This summer, federal policymakers are undertaking a new round of discussions on a suite of data privacy and online safety bills that they’ve been discussing and refining over the last few years. With the recent House passage of the Kids Internet and Digital Safety (KIDS) Act, a package of bills that includes the Kids Online Safety Act (KOSA), and the Children’s Online Privacy Protection Act (COPPA), the Senate may turn its attention to these and other measures like the Children’s Health, Advancement, Trust, Boundaries, and Oversight in Technology Act (CHATBOT) Act. This attention to student data privacy isn’t new: both conversations are reminiscent of children’s privacy debates from a decade ago.

Then, like now, federal and state policymakers faced mounting public pressure to ensure that as young people’s lives increasingly intersected with technology (in and out of the classroom), they were safe and that their information was not used inappropriately. Back in 2014, new technologies and rising public concern about growing data collection during everyday activities led to reasonable questions about how leaders were using and protecting children’s data. Today, that conversation has expanded beyond data to include public concerns about mental health, artificial intelligence, and more. 

DQC closely tracked state legislation focused on better governing education data and children’s consumer data back in 2014 and saw a theme that’s reappearing now in key federal privacy and online safety bills: over-relying on banning the practices policymakers don’t want without giving enough attention to thoughtfully governing the practices they do want.

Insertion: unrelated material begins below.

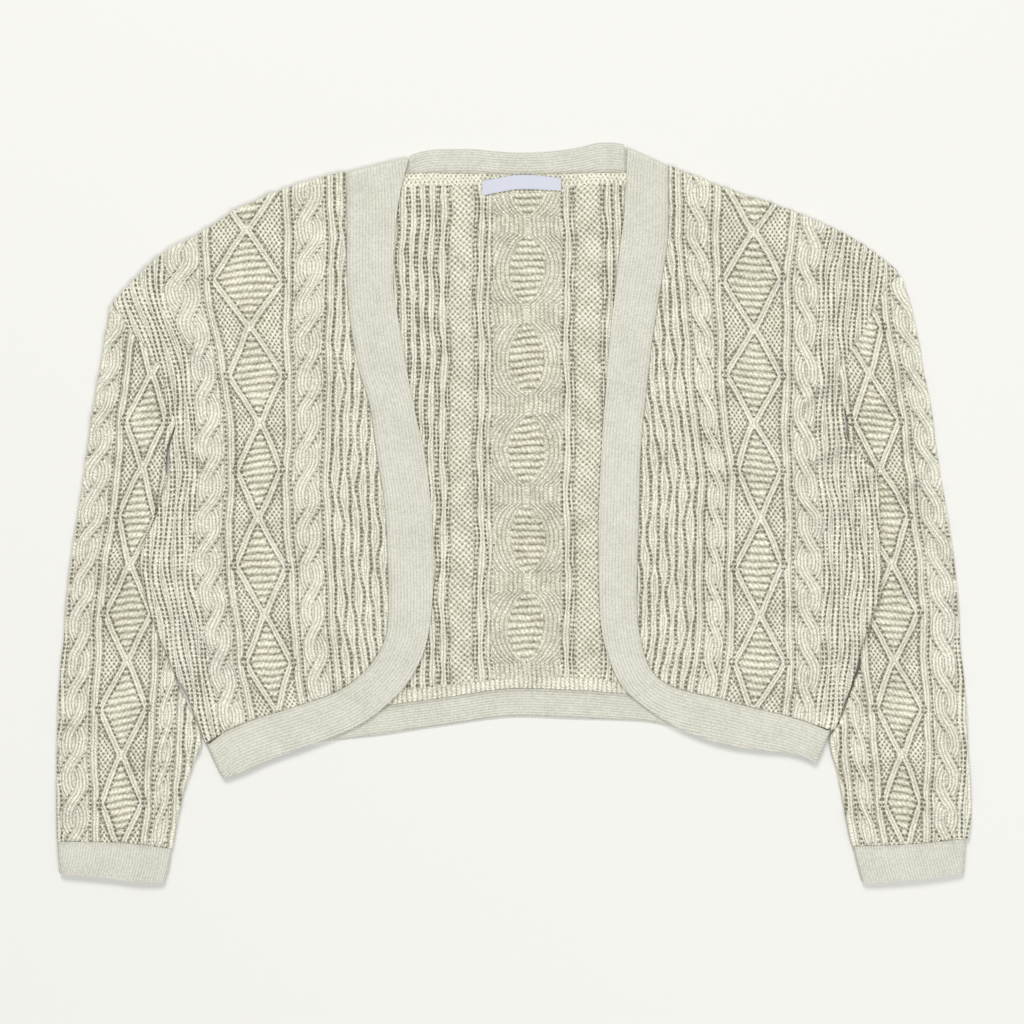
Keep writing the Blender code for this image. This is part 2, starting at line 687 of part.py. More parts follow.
def make_front_band(half, name, collection):
    """A front band: one strip through its sections, folded under at the shoulder and at the side."""
    body = Body(half)
    folds = list(FOLD_TURNS)
    sections = smooth_rows(half.band, 2)
    across = 4
    columns = [("band", k / across, "edge") for k in range(across + 1)]
    bm = stitch_grid(columns, len(sections) + 2 * len(folds))
    inner, outer = [], []
    for vertex in bm.verts:
        share = columns[round(vertex.co.x)][1]
        row = round(vertex.co.y) - len(folds)
        section = sections[min(max(row, 0), len(sections) - 1)]
        out = section.seam_out + (section.free_out - section.seam_out) * share
        y = section.seam_y + (section.free_y - section.seam_y) * share
        if share == 0.0:
            out, y = inside_seam(sections, min(max(row, 0), len(sections) - 1))
        level = FOLD_LEVEL + body.lift(out, y)
        over = max(-row, row - len(sections) + 1, 0)
        turn = ([0.0] + folds)[over]
        angle = math.radians(90 - 180 * turn)
        radius_out = FOLD_IN + (BAND + (WALL - BAND) * turn)
        fold_out = FOLD_IN + BAND
        at_top, at_side = row <= 0, row >= len(sections) - 1
        for places, radius in ((inner, FOLD_IN), (outer, radius_out)):
            reach = radius * math.cos(angle)
            places.append((
                half.sign * (out + (reach - fold_out if at_side else 0.0)),
                y + (reach - fold_out if at_top else 0.0),
                level + radius * math.sin(angle),
            ))
    thicken(bm, inner, outer)
    add_node(bm, name, "rib_knit." + name, collection)


def inside_seam(sections, index):
    """A point on a band's seam edge, half a seam's gap inside the band."""
    row = sections[index]
    long_way = math.hypot(row.free_out - row.seam_out, row.free_y - row.seam_y)
    share = SEAM / 2 / long_way
    return (
        row.seam_out + (row.free_out - row.seam_out) * share,
        row.seam_y + (row.free_y - row.seam_y) * share,
    )


def make_strip(rows, thickness, name, collection):
    """A flat rib strip that lies on the floor: the back's neck band or its hem band."""
    columns = [("strip", 0.0, "edge"), ("strip", 0.5, "edge"), ("strip", 1.0, "edge")]
    bm = stitch_grid(columns, len(rows))
    inner, outer = [], []
    for vertex in bm.verts:
        section = rows[round(vertex.co.y)]
        share = columns[round(vertex.co.x)][1]
        y = section.top + (section.bottom - section.top) * share
        inner.append((section.x, y, 0.0))
        outer.append((section.x, y, thickness))
    thicken(bm, inner, outer)
    add_node(bm, name, "rib_knit." + name, collection)


def back_edges(bodies, x, y):
    """How far out the back reaches at height y, on the side where x is."""
    body = bodies[0] if x < 0 else bodies[1]
    side = body.side_out(y)
    if y > body.half.underarm + 1:
        return side - SEAM / 2
    at_end = y > body.half.underarm - 3 * ROW or y < BACK_CORNER
    return side - FOLD_OUT - SEAM - (BACK_CLEAR if at_end else 0.0)


def back_top(bodies, x):
    """The back's upper edge: the neck seam in the middle, just inside the shoulder folds beside it."""
    body = bodies[0] if x < 0 else bodies[1]
    neck = straight(NECK_STRIP, "x", "bottom", x) - SEAM
    shoulder = body.shoulder_y(max(abs(x), body.half.shoulder[0].out)) - SEAM - (BAND - WALL)
    return neck if NECK_STRIP[0].x < x < NECK_STRIP[-1].x else min(shoulder, neck)


def back_columns():
    """The back's columns as (x, offset, kind, half): named ones in the opening, plain ones at the sides."""
    first, last = BACK_COLUMNS[0], BACK_COLUMNS[-1]
    columns = []
    for x in range(-BACK_PLAIN_FROM, int(first.x - first.half), BACK_PLAIN_PITCH):
        columns.append((x, 0.0, "plain", 0.0))
    for column in BACK_COLUMNS:
        parts = 6 if column.kind == "diamond" else 4 if column.kind == "cable" else 2
        for k in range(parts + 1):
            columns.append((column.x, column.half * (2 * k / parts - 1), column.kind, column.half))
    for x in range(int(last.x + last.half) + 4, BACK_PLAIN_FROM, BACK_PLAIN_PITCH):
        columns.append((x, 0.0, "plain", 0.0))
    return columns


def back_rise(bodies, column, x, y, row):
    """What is raised on the back's wrong side, kept clear of the front bands that lie over it."""
    _, offset, kind, half = column
    body = bodies[0] if x < 0 else bodies[1]
    free = straight(body.free_edge, "y", "out", y)
    clear = BACK_OPENING[0] < y < BACK_OPENING[1] and free - abs(x) > BACK_MARGIN
    if abs(offset) == half or not clear:
        return 0.0
    if kind == "rib":
        return BACK_RISE
    ridge = BACK_RIDGE if round(row) % 2 else BACK_FURROW
    if kind == "cable":
        return BACK_RISE * ridge
    turn = ((BACK_DIAMOND_TIP - y) / BACK_DIAMOND_REPEAT) % 1.0
    reach = half * (1 - abs(2 * turn - 1))
    return BACK_RISE * (ridge if abs(offset) < reach else BACK_GROUND)


def make_back(halves, name, collection):
    """The back: one flat wall on the floor, raised at its sides where they lie over the sleeves."""
    bodies = [Body(half) for half in halves]
    columns = back_columns()
    heights = row_heights(*BACK_ROWS, FIRST_ROW)
    bm = stitch_grid(columns, len(heights))
    inner, outer = [], []
    for vertex in bm.verts:
        column = columns[round(vertex.co.x)]
        x = column[0] + column[1]
        y = read_row(heights, vertex.co.y)
        x, y = back_place(bodies, x, y)
        body = bodies[0] if x < 0 else bodies[1]
        base = body.lift(abs(x), y)
        inner.append((x, y, base))
        outer.append((x, y, base + WALL + back_rise(bodies, column, x, y, vertex.co.y)))
    thicken(bm, inner, outer)
    add_node(bm, name, "cable_knit." + name, collection)


def back_place(bodies, x, y):
    """A point of the back, kept between the neck, the shoulders, the sides and the hem."""
    sign = -1 if x < 0 else 1
    for _ in range(SETTLE):
        out = min(abs(x), back_edges(bodies, x, y))
        kept = min(y, back_top(bodies, sign * out))
        gap = BACK_CLEAR if out > BACK_HIDDEN else SEAM + 0.1
        kept = max(kept, straight(HEM_STRIP, "x", "top", sign * out) + gap)
        if abs(kept - y) < 1e-9:
            break
        y = kept
    return sign * min(abs(x), back_edges(bodies, x, y)), y


def make_label(name, collection):
    """The blank neck label: a thin woven tape on the back's wrong side, a little bowed."""
    sections = smooth_rows(LABEL_TABLE, 6)
    columns = [("label", 0.0, "edge"), ("label", 1.0, "edge")]
    bm = stitch_grid(columns, len(sections))
    inner, outer = [], []
    for vertex in bm.verts:
        section = sections[round(vertex.co.y)]
        y = section.top + (section.bottom - section.top) * columns[round(vertex.co.x)][1]
        inner.append((section.x, y, WALL + SEAM))
        outer.append((section.x, y, WALL + SEAM + LABEL))
    thicken(bm, inner, outer)
    add_node(bm, name, "woven_label", collection)


def main():
    clear_scene()
    collection = bpy.data.collections.new("cropped_cardigan")
    bpy.context.scene.collection.children.link(collection)
    make_back((LEFT, RIGHT), "back_panel", collection)
    for half, side in ((LEFT, "left"), (RIGHT, "right")):
        make_front(half, "front_" + side, collection)
        make_sleeve(half, "sleeve_" + side, collection)
        make_cuff(half, "cuff_" + side, collection)
        make_front_band(half, "front_band_" + side, collection)
    make_strip(NECK_STRIP, UNDER_BAND, "neck_band", collection)
    make_strip(HEM_STRIP, UNDER_BAND, "hem_band_back", collection)
    make_label("neck_label", collection)


main()
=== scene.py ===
# Looks of the cropped open cardigan: cream cotton cable knit, laid flat, its sleeves folded beside the body.
#
# The frame: +Z up, the cloth rests on z = 0, the neck is at +Y and left is -X, as seen from above. Tables are
# in millimetres. A distance "out" is measured from the middle of the body to either side.
# Each piece is a sheet in its own grid, laid out through its table, with the knit raised on its outer side.
# Its UV map "stitch" counts stitches, and "groove" says how far away the nearest dotted line of painted
# shade is, in mm. Its attributes say where face stitches and holes are, and how much shade is painted in
# hollows.

import math
from collections import namedtuple

import bmesh
import bpy
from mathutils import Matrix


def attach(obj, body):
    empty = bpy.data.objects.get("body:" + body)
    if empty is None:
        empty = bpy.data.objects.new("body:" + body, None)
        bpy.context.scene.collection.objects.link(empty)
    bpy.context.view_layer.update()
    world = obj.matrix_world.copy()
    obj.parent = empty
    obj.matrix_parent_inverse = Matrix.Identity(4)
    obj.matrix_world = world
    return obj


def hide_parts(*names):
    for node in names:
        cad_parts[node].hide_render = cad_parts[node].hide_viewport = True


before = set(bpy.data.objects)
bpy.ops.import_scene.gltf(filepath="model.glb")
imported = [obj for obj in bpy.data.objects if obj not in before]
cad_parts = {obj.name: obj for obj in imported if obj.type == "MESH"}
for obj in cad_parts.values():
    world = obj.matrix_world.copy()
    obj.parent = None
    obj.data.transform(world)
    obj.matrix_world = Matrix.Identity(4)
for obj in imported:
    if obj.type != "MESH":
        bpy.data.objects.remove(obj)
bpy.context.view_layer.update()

MM = 0.001

# The cloth
WALL = 2.2
SEAM = 0.08  # between two pieces at a seam, which the stitches close
FOLD_IN = 0.3
FOLD_OUT = FOLD_IN + WALL
FOLD_LEVEL = WALL + FOLD_IN
BAND = 3.0
UNDER_BAND = 2.4
CUFF = 2.5
LABEL = 0.6
LIFT = 5.7  # how far the body's side rises over the strip of sleeve beneath it
LIFT_RAMP = 34.0  # over what width it rises
ARMHOLE_CALM = 9.0  # how far from the armhole seam and the folds the creases die away
UNDERARM_CALM = 40.0  # how far below the underarm the body's side lies without creases
CREASE_GAIN = 1.7
CREASE_REACH = 2.2  # how many of its widths from its line a crease ends
SIDE_FOLD_KNIT = 7.0  # how much knit goes round a front's side fold
FOLD_KNIT = 5.0  # how much goes round its shoulder fold or a sleeve's folds
SLEEVE_FREE = -120.0  # the height below which a sleeve lies clear of the body
BAND_TOP = 262.0  # about where the front bands meet the shoulders
BAND_RUN = 14.0  # how far from its ends a front band moves in, to leave room for its folds
LINE_PAST = 20.0  # how far past its ends a smooth line goes on
SETTLE_STEPS = 40  # tries to find where a column of a piece meets its edge
SHARP_ANGLE = 62.0  # an edge looks sharp where its faces meet at more than this, in degrees
MERGE = 2e-6  # corners of a piece that are nearer than this, in metres, become one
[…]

Thinking about protecting privacy only as prohibiting data collection and use means that policymakers miss opportunities to make data work for people, like using data to inform a principal’s staffing decisions or give a community college leader insight into their students’ future pathways. Starting data conversations by considering both good privacy protections (e.g., transparency, governance, data minimization, cybersecurity) as well as how policymakers want to use data to serve students, families, and educators means policymakers are more likely to prevent the things they don’t want without disrupting the things they do. 

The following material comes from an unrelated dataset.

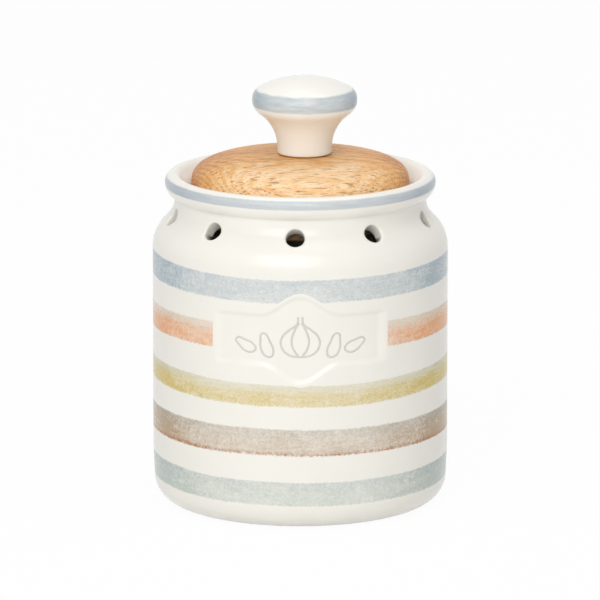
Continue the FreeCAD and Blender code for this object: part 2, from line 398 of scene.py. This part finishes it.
def foot_and_side():
    """The outline from the middle of the base, round the heel, to the foot of the shoulder."""
    foot = [(0.0, FOOT_HOLLOW_DEPTH)]
    for outwards, upwards in FOOT_HOLLOW_EDGE:
        radius = FOOT_RING_INNER_RADIUS + FOOT_HOLLOW_DEPTH * outwards
        foot.append((radius, FOOT_HOLLOW_DEPTH * upwards))
    heel = arc_points((HEEL_WIDTH - HEEL_RADIUS, HEEL_RADIUS), HEEL_RADIUS, -90, 0, ROUND_STEP)
    belly = (BODY_RADIUS, BELLY_START)
    shoulder_foot = (BODY_RADIUS, SHOULDER_START)
    plaque_low = (BODY_RADIUS, PLAQUE_MIDDLE - PLAQUE_PEAK_HALF_HEIGHT - PLAQUE_SLOPE_WIDTH)
    plaque_high = (BODY_RADIUS, PLAQUE_MIDDLE + PLAQUE_PEAK_HALF_HEIGHT + PLAQUE_SLOPE_WIDTH)
    side = [belly]
    side += run_points(belly, plaque_low, LOW_SIDE_STEP) + [plaque_low]
    side += run_points(plaque_low, plaque_high, CURVE_STEP) + [plaque_high]
    side += run_points(plaque_high, shoulder_foot, HIGH_SIDE_STEP)
    return foot + heel + side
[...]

With respect to the current federal privacy and technology debate, policymakers appear to once again be debating from a binary place: yes technology in the classroom vs. no technology in the classroom, yes AI vs. no AI, yes chatbots vs. no chatbots. In doing so, they are missing opportunities to consider how and under what circumstances technology can support education objectives. While there is genuine concern about keeping children safe in an online environment and protecting their data from unauthorized uses, reflexively blanket banning technology is not the best approach. Policymakers must evaluate technology and data uses more thoughtfully.

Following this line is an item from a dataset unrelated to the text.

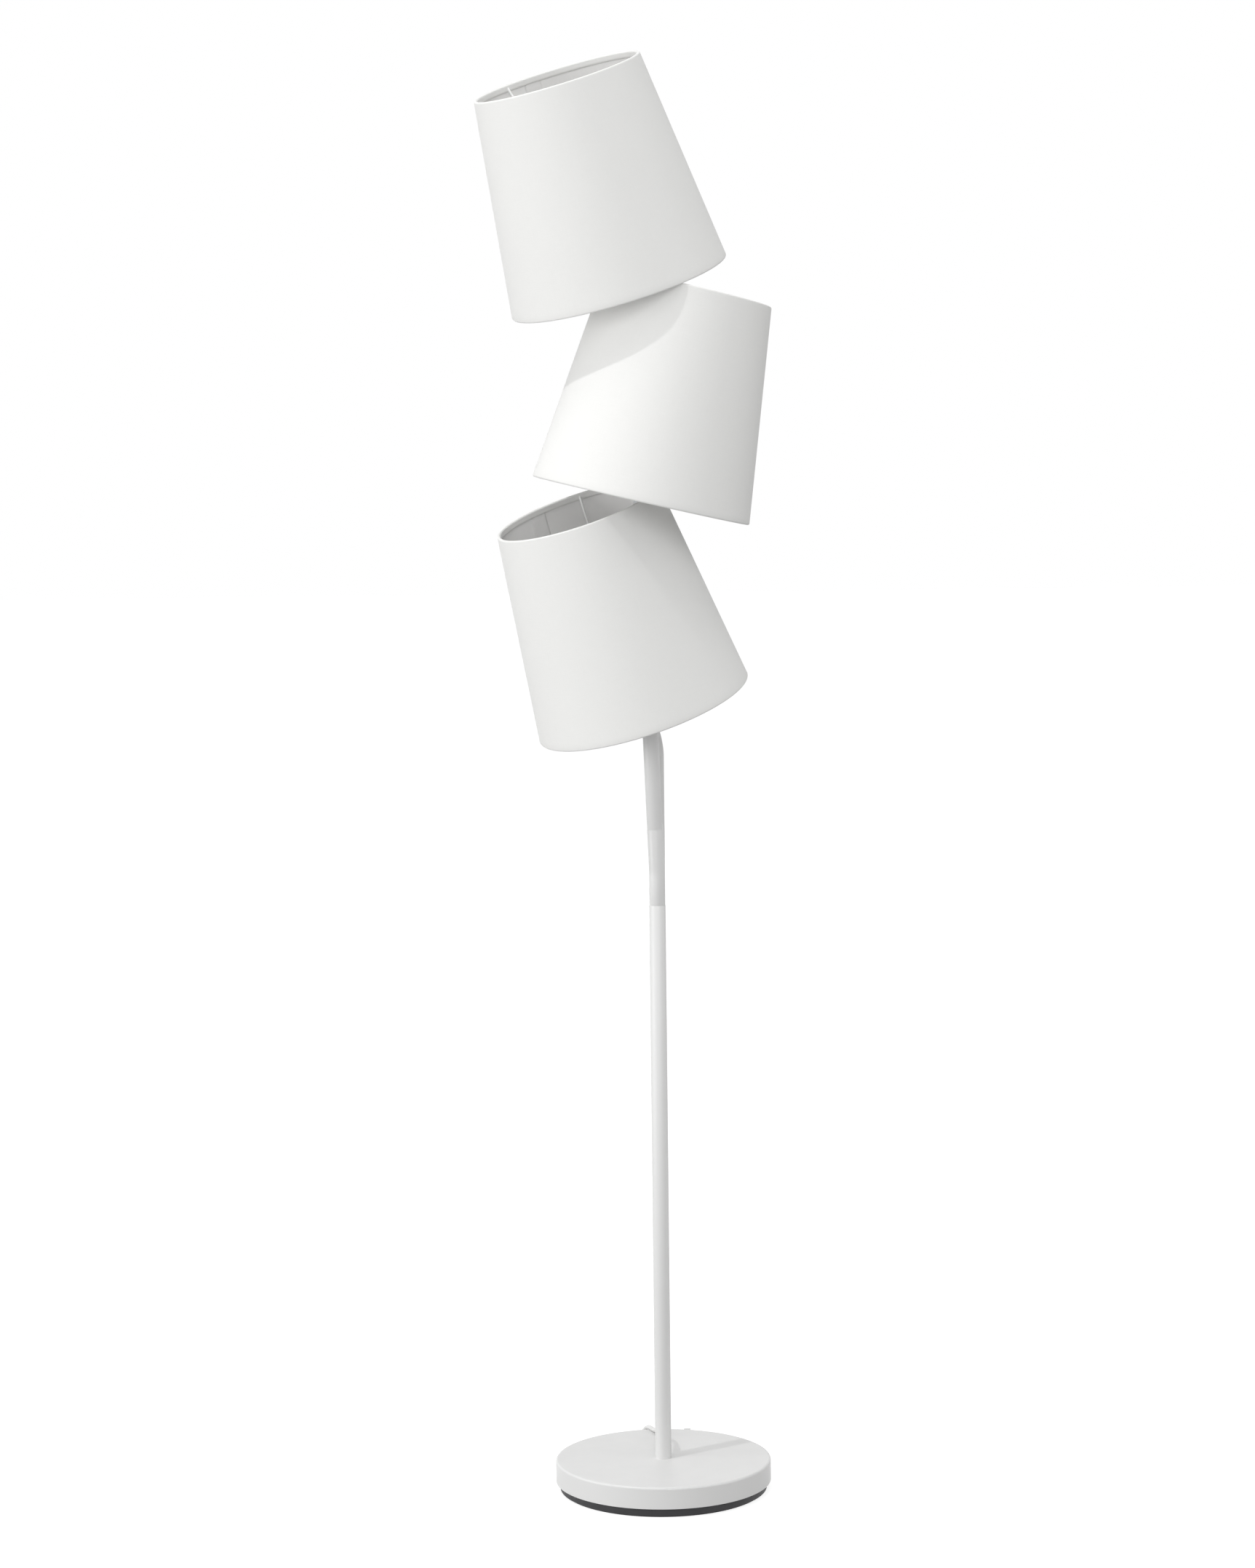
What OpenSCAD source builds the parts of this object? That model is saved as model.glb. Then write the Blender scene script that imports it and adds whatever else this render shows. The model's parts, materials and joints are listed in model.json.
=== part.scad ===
// A floor lamp: a pole on a weighted round base carries three fabric shades, each at its own tilt.
// Millimetres. Z is up, +X points right and -Y to the front.
// The origin is the centre of the base, on the floor.

/* [Base] */
// Radius of the white base cover
base_r = 125; // [105:0.5:150]
// Height of the dark plate that shows under the cover
plate_h = 10.9; // [9:0.1:14]
// How far the dark plate stays inside the cover's side
plate_inset = 4.7; // [3.5:0.1:20]
// Height of the base cover
cover_h = 25; // [22:0.5:32]
// Sheet thickness of the base cover
cover_t = 2; // [1.5:0.1:3]
// Radius of the cover's upper edge
cover_round = 2.5; // [1:0.1:4]
// Thickness of the cast weight under the cover
weight_t = 12.2; // [8:0.1:14]
// Gap between the weight and the cover's side
weight_gap = 0.6; // [0.3:0.1:2]
// Wall of the plate, floor and rim
plate_t = 3; // [2:0.1:4]
// Thickness of the felt under the plate
felt_t = 1.5; // [1:0.1:3]
// How far the felt stays inside the plate's edge
felt_inset = 3; // [1:0.5:8]
// Distance of the plate's screws from the centre
plate_screw_ring = 70; // [45:1:90]
// Radius of the plate's screws
plate_screw_r = 2; // [1.5:0.1:2.5]
// Radius of the central bolt
base_bolt_r = 4.95; // [4:0.05:5.5]
// How far the central bolt reaches into the pole
base_bolt_reach = 19; // [14:1:22]

/* [Pole and tubes] */
// Outer radius of the pole
pole_r = 9.4; // [8.6:0.1:11]
// Outer radius of the middle tube and the low lamp's arm
mid_tube_r = 9; // [8:0.1:9.2]
// Outer radius of the two upper arms
arm_r = 8; // [7:0.1:8.6]
// Wall of every tube
tube_wall = 1.75; // [1.2:0.05:2.2]
// Height of the pole's top edge
pole_top = 683; // [600:1:720]
// Height of the lower fork's body
lower_fork_h = 88; // [70:1:100]
// Straight foot of each fork below its split
fork_foot_h = 38; // [24:1:46]
// Height of the upper fork's body
upper_fork_h = 60; // [50:1:66]
// Height of the middle tube's top edge
mid_tube_top = 985; // [960:1:990]
// How far a fork's spigots reach into the tubes
spigot_h = 22; // [14:1:30]
// Lean of the middle tube to the left, in mm across per mm of height
mid_tube_lean = 0.0366; // [0.02:0.0002:0.045]
// Middle tube's socket, how far in front of the pole
stem_socket_y = 5; // [4:0.1:6]
// Low arm's socket, how far behind the pole
low_socket_y = 14.2; // [13.4:0.1:18]
// Mid arm's socket, how far in front of the middle tube
mid_socket_y = 9; // [8.6:0.1:12]
// Top arm's socket, how far behind the middle tube
top_socket_y = 9.2; // [8.6:0.1:12]
// Bend radius of the arms, along their centre line
bend_r = 60; // [40:1:90]
// Radius of a set screw
set_screw_r = 1.95; // [1.4:0.05:2.4]

/* [Low lamp] */
// Middle of the low shade's bottom edge, to the right
low_x = -13.2; // [-20:0.1:-8]
// Middle of the low shade's bottom edge, to the back
low_y = 24; // [22:0.1:30]
// Middle of the low shade's bottom edge, height
low_z = 908.9; // [895:0.1:920]
// Tilt of the low lamp from upright
low_tilt = 20.84; // [15:0.01:23]
// Compass angle that the low lamp tilts to
low_turn = -146.4; // [-155:0.1:-138]
// Length of the low arm beyond its bend
low_neck = 46; // [40:1:54]

/* [Mid lamp] */
// Middle of the mid shade's bottom edge, to the right
mid_x = -13.8; // [-18:0.1:-10]
// Middle of the mid shade's bottom edge, to the back
mid_y = -16.4; // [-22:0.1:-15]
// Middle of the mid shade's bottom edge, height over the low shade's top
mid_lift = 9.7; // [7:0.1:20]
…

There are myriad federal policy proposals that seek to regulate children’s use of technology, including in education settings. As policymakers consider whether to support these ideas, they should start with understanding what schools, families, and students want to get out of using technology and data in learning settings. Collectively, policymakers and experts across the field must evaluate and determine appropriate use cases before crafting rigid statutory and regulatory frameworks and prohibitions. Otherwise, they risk interrupting legitimate efforts to use technology to support students with disabilities, ease administrative burdens for teachers, or better differentiate learning for students. 

The conversation about whether, when, and how technology should be used for teaching and learning while properly protecting student privacy is evolving alongside emerging technologies and new uses—but it carries many echoes of previous student data privacy conversations. Let’s learn from history rather than repeating it.